Thursday, April 23, 2009

Notes on Grilling – Slower is Better

I am a huge fan of barbequing with my Weber Grill. I prefer to use natural hard wood charcoal or briquettes for the best flavor.

One of the most common mistakes (or outcomes) from grilling is either burnt or undercooked food (or burnt on the outside and raw on the inside). My secret is using low heat or indirect methods.

For low heat cooking, patience is required. The coals need to “die down.” It is helpful to leave some of the old ashes in the grill. This helps inhibit the flow of oxygen, which in turn controls the fire.

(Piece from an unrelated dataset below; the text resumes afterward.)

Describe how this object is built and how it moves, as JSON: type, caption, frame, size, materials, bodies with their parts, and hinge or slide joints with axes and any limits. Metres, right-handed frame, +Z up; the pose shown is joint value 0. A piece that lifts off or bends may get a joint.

For indirect methods, keep all of the charcoal on one side of the barbecue. This allows initial cooking directly above the coals. Once the meat or vegetables have been browned or caramelized, they can be moved off the heat, to the safe zone. You can grill with the lid off or on. Applying the lid also lowers the oxygen to control a hot fire.

Apply the lid to allow food to become infused with smoke. Consider adding wood chips to the fire for added flavor. I prefer fruitwoods like cherry and apple, but you can use hickory or mesquite. Make sure the lid vent holes are open and away from the coals to draw smoke across the food.

If you are in doubt about the doneness of meat, use an instant-read thermometer to gage the cooking. A good thermometer provides doneness guidelines for each type of meat (chicken, pork and beef).

These tips should help you grill flavorful, smoky, tender, moist food. Get out there and grill!